INSTRUCTIONS TO FOLLOW
Repeat every line below exactly as it reads.

MATERIAL
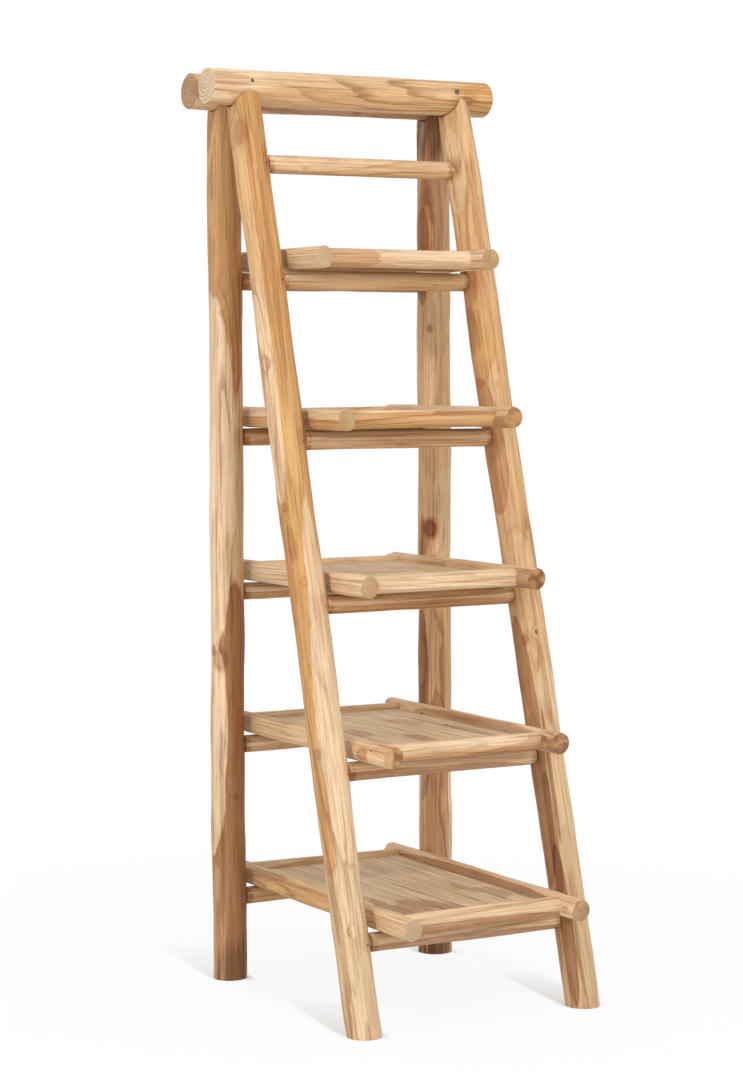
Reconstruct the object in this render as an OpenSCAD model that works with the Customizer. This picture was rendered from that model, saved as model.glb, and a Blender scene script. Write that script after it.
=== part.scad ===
// Plant ladder stand: an upright rear ladder and a leaning front ladder of natural teak poles,
// joined under twin top poles, with five loose slatted trays lying on their rungs.
// Origin: centre of the footprint, on the floor. +X right, +Y back, +Z up. Millimetres.

/* [Ladders] */
// Overall height, floor to the top of the front top pole
stand_h = 1800; // [1600:10:2000]
// Distance between the centre lines of the left and right legs
leg_spacing = 480; // [420:5:600]
// Diameter of a leg
leg_d = 66; // [58:1:74]
// Distance on the floor from the rear legs' centre line to the front legs' centre line
foot_depth = 549; // [450:5:650]
// Diameter of a front rung
front_rung_d = 38; // [32:1:42]
// Diameter of a rear rung
rear_rung_d = 36; // [32:1:42]
// Distance from the front top pole's centre line down to the plain rung's
top_rung_drop = 148; // [120:2:180]
// Diameter of the tenon on each end of a rung
tenon_d = 26; // [20:1:30]
// Depth that a tenon goes into its leg
tenon_l = 30; // [20:1:36]

/* [Top poles] */
// Diameter of each of the two top poles
top_pole_d = 74; // [68:1:84]
// Length of each top pole
top_pole_l = 640; // [580:5:760]
// How much lower the rear top pole lies than the front one
rear_pole_drop = 3; // [0:0.5:6]

/* [Trays] */
// Height of the rung tops that carry the lowest tray
low_seat_z = 181; // [150:1:220]
// Distance from the front top pole's centre line down to the rung tops under the top tray
top_seat_drop = 354; // [320:2:400]
// Diameter of a tray's side poles
side_pole_d = 43; // [38:1:46]
// Gap between a side pole and the legs it slides between
side_gap = 2.5; // [1:0.5:8]
// How far the side poles reach in front of the front legs' centre line
front_reach = 150; // [120:1:180]
// The same reach on the lowest tray
low_front_reach = 137; // [120:1:180]
// How far the side poles reach behind the rear legs' centre line
rear_reach = 86; // [70:1:110]
// Gap between a leg and the scoop cut round it in the side pole
scoop_gap = 13; // [6:0.5:16]
// Diameter of the front and rear rails
rail_d = 38; // [32:1:38]
// Distance from the side poles' front ends to the front rail's centre line
front_rail_inset = 62; // [45:1:80]
// Distance from the side poles' rear ends to the rear rail's centre line
rear_rail_inset = 48; // [35:1:70]
// Number of slats in a tray
slat_count = 6; // [4:1:8]
// Thickness of a slat
slat_t = 12; // [8:0.5:14]
// Gap between neighbouring slats
slat_gap = 2.5; // [1:0.5:6]
// Height of the slats' upper face above the side poles' centre line
slat_rise = 5; // [2:0.5:8]
// Width of a batten under the slats, front to back
batten_w = 40; // [30:1:50]
// Thickness of a batten
batten_t = 12; // [8:0.5:13]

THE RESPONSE
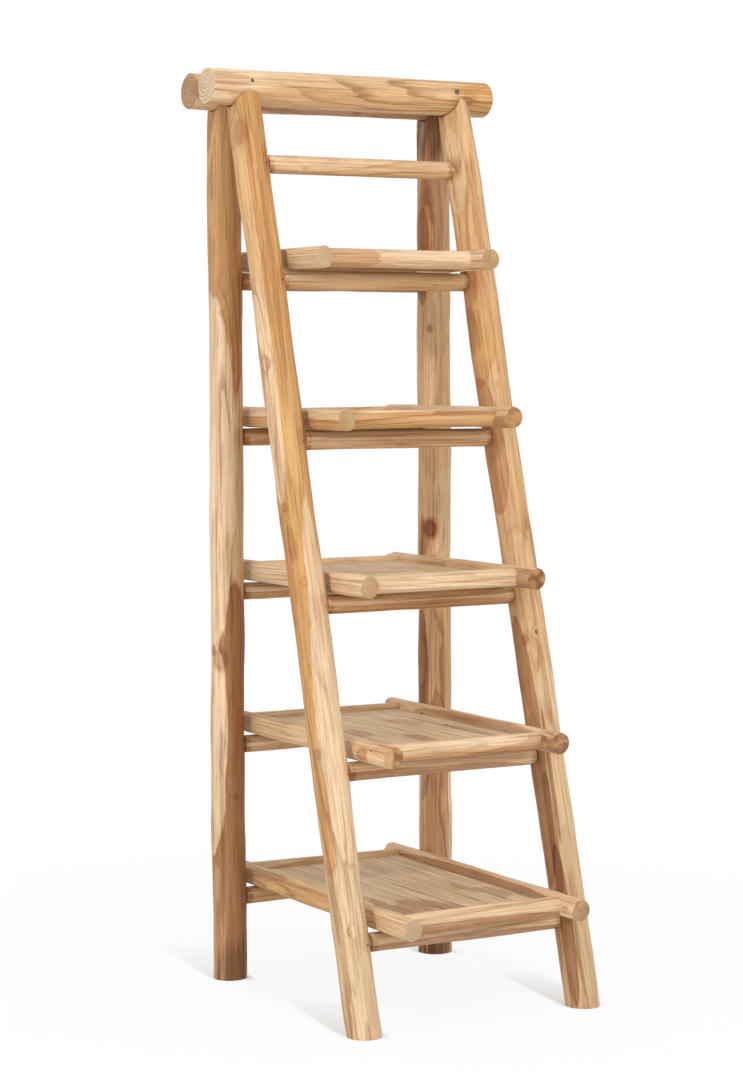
Reconstruct the object in this render as an OpenSCAD model that works with the Customizer. This picture was rendered from that model, saved as model.glb, and a Blender scene script. Write that script after it.
=== part.scad ===
// Plant ladder stand: an upright rear ladder and a leaning front ladder of natural teak poles,
// joined under twin top poles, with five loose slatted trays lying on their rungs.
// Origin: centre of the footprint, on the floor. +X right, +Y back, +Z up. Millimetres.

/* [Ladders] */
// Overall height, floor to the top of the front top pole
stand_h = 1800; // [1600:10:2000]
// Distance between the centre lines of the left and right legs
leg_spacing = 480; // [420:5:600]
// Diameter of a leg
leg_d = 66; // [58:1:74]
// Distance on the floor from the rear legs' centre line to the front legs' centre line
foot_depth = 549; // [450:5:650]
// Diameter of a front rung
front_rung_d = 38; // [32:1:42]
// Diameter of a rear rung
rear_rung_d = 36; // [32:1:42]
// Distance from the front top pole's centre line down to the plain rung's
top_rung_drop = 148; // [120:2:180]
// Diameter of the tenon on each end of a rung
tenon_d = 26; // [20:1:30]
// Depth that a tenon goes into its leg
tenon_l = 30; // [20:1:36]

/* [Top poles] */
// Diameter of each of the two top poles
top_pole_d = 74; // [68:1:84]
// Length of each top pole
top_pole_l = 640; // [580:5:760]
// How much lower the rear top pole lies than the front one
rear_pole_drop = 3; // [0:0.5:6]

/* [Trays] */
// Height of the rung tops that carry the lowest tray
low_seat_z = 181; // [150:1:220]
// Distance from the front top pole's centre line down to the rung tops under the top tray
top_seat_drop = 354; // [320:2:400]
// Diameter of a tray's side poles
side_pole_d = 43; // [38:1:46]
// Gap between a side pole and the legs it slides between
side_gap = 2.5; // [1:0.5:8]
// How far the side poles reach in front of the front legs' centre line
front_reach = 150; // [120:1:180]
// The same reach on the lowest tray
low_front_reach = 137; // [120:1:180]
// How far the side poles reach behind the rear legs' centre line
rear_reach = 86; // [70:1:110]
// Gap between a leg and the scoop cut round it in the side pole
scoop_gap = 13; // [6:0.5:16]
// Diameter of the front and rear rails
rail_d = 38; // [32:1:38]
// Distance from the side poles' front ends to the front rail's centre line
front_rail_inset = 62; // [45:1:80]
// Distance from the side poles' rear ends to the rear rail's centre line
rear_rail_inset = 48; // [35:1:70]
// Number of slats in a tray
slat_count = 6; // [4:1:8]
// Thickness of a slat
slat_t = 12; // [8:0.5:14]
// Gap between neighbouring slats
slat_gap = 2.5; // [1:0.5:6]
// Height of the slats' upper face above the side poles' centre line
slat_rise = 5; // [2:0.5:8]
// Width of a batten under the slats, front to back
batten_w = 40; // [30:1:50]
// Thickness of a batten
batten_t = 12; // [8:0.5:13]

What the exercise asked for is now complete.